[HNOI2008]玩具装箱TOY

传送门

---

由题意可得：

\(dp[i]=min\{dp[j]+(i-j-1+sum[i]-sum[j]-L)^2\}\)

\(令x[i]=sum[i]+i,P=L+1,则\):

\(dp[i]=min\{dp[j]+(x[i]-x[j]-P)^2\}\)

如果有从a转移比从b转移优,则有:

\(dp[a]+(x[i]-x[a]-P)^2<dp[b]+(x[i]-x[b]-P)^2\)

即:

\[{dp[a]-dp[b]+x[a]^2-x[b]^2\over x[b]-x[a]}>2*(P-x[i]) \]
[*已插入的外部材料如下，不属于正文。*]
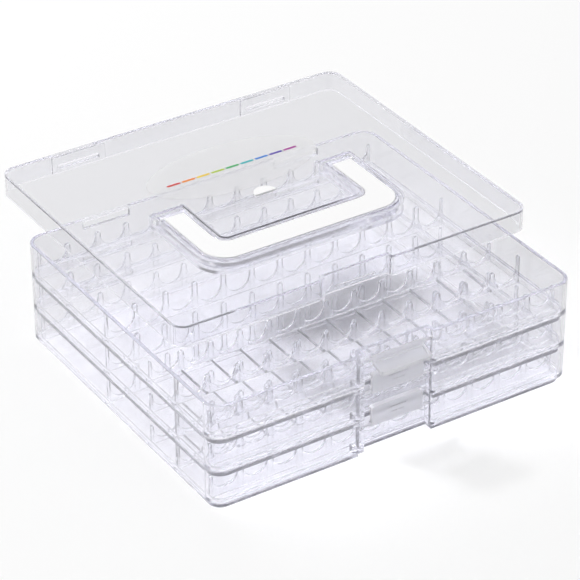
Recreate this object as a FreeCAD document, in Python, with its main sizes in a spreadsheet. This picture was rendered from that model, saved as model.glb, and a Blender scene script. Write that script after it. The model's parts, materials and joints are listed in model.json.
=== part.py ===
import FreeCAD, Part
import math
import os
import Sketcher

# Marker storage case: three clear trays that stack, a clear lid with a fold-flat
# handle, and one snap latch on each tray. Millimetres, +Z up. The origin is the
# middle of the underside of the bottom tray. The lid stands slid back from its
# closed place and the top latch hangs open.

SIZES = {
    "case_width": 232,
    "case_depth": 202,
    "tray_pitch": 20.6,
    "foot_height": 4,
    "foot_inset": 2.8,
    "tray_wall": 2.2,
    "foot_wall": 1.8,
    "floor_thickness": 1.6,
    "corner_radius": 10,
    "bay_half_width": 21,
    "bay_depth": 5.4,
    "bay_edge_radius": 2.2,
    "slot_count": 12,
    "slot_pitch": 18.5,
    "comb_thickness": 1.6,
    "cradle_radius": 7.6,
    "cradle_lift": 2.5,
    "comb_height": 12.5,
    "comb_gap": 0.02,
    "tall_comb_height": 17.5,
    "end_post_height": 18,
    "end_post_width": 2,
    "front_comb_setback": 13,
    "front_comb_height": 14.5,
    "front_slot_radius": 6,
    "front_comb_rise": 5,
    "mid_front_row": 57,
    "mid_row": 30,
    "mid_back_row": 17,
    "back_comb_setback": 9,
    "back_comb_rise": 7,
    "floor_rib_height": 1.4,
    "floor_rib_width": 1.2,
    "window_width": 30,
    "window_height": 4.4,
    "window_drop": 1.6,
    "window_offset": 64,
    "catch_width": 26,
    "catch_height": 1.2,
    "catch_reach": 1.1,
    "catch_rise": 3,
    "latch_width": 33,
    "latch_reach": 5.6,
    "latch_thickness": 1.8,
    "latch_pivot_drop": 5.6,
    "latch_pivot_inset": 2.6,
    "knuckle_radius": 1.7,
    "latch_pin_radius": 1,
    "latch_pin_end": 22.8,
    "pin_flats": 12,
    "latch_back": 0.1,
    "latch_hook_gap": 0.15,
    "latch_corner_radius": 2,
    "latch_groove_width": 12,
    "latch_groove_depth": 0.5,
    "latch_groove_rise": 7.2,
    "latch_groove_height": 0.8,
    "latch_rim": 1.8,
    "latch_hollow_depth": 0.9,
    "latch_open_angle": 112,
    "running_clearance": 0.05,
    "lid_inset": 1.5,
    "lid_height": 13.3,
    "lid_wall": 1.6,
    "lid_top": 1.8,
    "lid_gap": 0.15,
    "lid_shift_right": 12.4,
    "lid_shift_back": 55.6,
    "hook_pad_width": 35,
    "hook_pad_height": 10.5,
    "hook_pad_depth": 1.2,
    "hook_pad_rise": 0.5,
    "hook_slot_width": 27,
    "hook_slot_height": 2.4,
    "hook_slot_rise": 2.6,
    "handle_half_width": 64.7,
    "handle_front": 55.6,
    "handle_leg_width": 17.3,
    "handle_grip_width": 20.5,
    "handle_thickness": 7,
    "handle_drop": 0.3,
    "handle_pivot_back": 4.5,
    "handle_outer_radius": 17,
    "handle_inner_radius": 6,
    "handle_pin_radius": 1.5,
    "handle_pin_bite": 5,
    "inlay_border": 2.2,
    "inlay_thickness": 1.4,
    "inlay_gap": 0.1,
    "inlay_end_gap": 2,
    "well_gap": 1.2,
    "well_floor_gap": 0.6,
    "well_wall": 1.4,
    "pad_radius": 7,
    "pad_thickness": 0.9,
    "pad_front": 5,
}

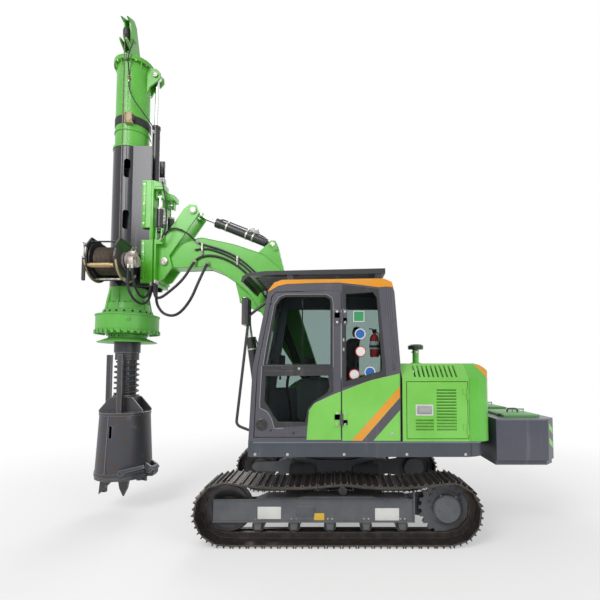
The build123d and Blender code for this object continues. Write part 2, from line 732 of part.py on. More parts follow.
door_opening = (
    (DOOR_HINGE_X, 1045), (798, 1045), (770, 1721), (632, 2450), (590, 2500), (DOOR_HINGE_X, 2520),
)
door_outline = (
    (DOOR_HINGE_X + DOOR_GAP, 1052), (790, 1052), (762, 1721), (624, 2444), (586, 2492),
    (DOOR_HINGE_X + DOOR_GAP, 2512),
)
door_upper_window = (
    (18, 1752), (700, 1752), (674, 1930), (594, 2372), (550, 2440), (486, 2466), (80, 2466), (30, 2436), (18, 2383),
)
door_lower_window = (
    (22, 1712), (700, 1712), (716, 1360), (646, 1300), (606, 1230), (578, 1160), (285, 1176), (262, 1318), (206, 1394),
    (22, 1500),
)
quarter_window = ((-110, 1590), (-110, 2486), (-396, 2506), (-440, 2444), (-490, 1770), (-484, 1690))
windshield_upper = ((230, 1735), (970, 1735), (970, 2440), (230, 2440))
windshield_lower = ((230, 1120), (970, 1120), (970, 1640), (230, 1640))
rear_window = ((240, 1880), (960, 1880), (960, 2440), (240, 2440))
right_window = ((-560, 1500), (-560, 2440), (560, 2440), (700, 1500))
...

到此步已经可以写出基于斜率优化的代码（其实按上式代码实现更易）

#include<bits/stdc++.h>
#define ll long long
using namespace std;
int read()
{
	int x=0,f=1;char ch=getchar();
	while (ch<'0'||ch>'9') ch=='-'&&(f=-1),ch=getchar();
	while (ch>='0'&&ch<='9') x=x*10+ch-'0',ch=getchar();
	return x*f;
}
const int N=50010;
int que[N];
ll dp[N],su[N];
int n,m,l=0,r=0;
ll sqr(ll x){return x*x;}
double get(int x,int y){return 1.0*(dp[y]-dp[x]+sqr(su[y])-sqr(su[x]))/(su[x]-su[y]);}
int main()
{
	n=read(),m=read()+1;
	for (int i=1;i<=n;++i)
		su[i]=su[i-1]+read();
	for (int i=1;i<=n;++i)
	{
	    su[i]+=i;
		double k=2ll*(m-su[i]);
		while (l<r&&get(que[l],que[l+1])>k) ++l;
		dp[i]=dp[que[l]]+sqr(su[i]-su[que[l]]-m);
		while (l<r&&get(que[r],i)>get(que[r-1],que[r])) --r;
		que[++r]=i;
	}
	printf("%lld",dp[n]);
	return 0;
}

设\(y[i]=dp[i]+x[i]^2,k[i]=2*(P-x[i])\)，上式可化为：

\[y[a]-k[i]*x[a]<y[b]-k[i]*x[b] \]

$$(形如y-kx)，即为真·斜率优化$$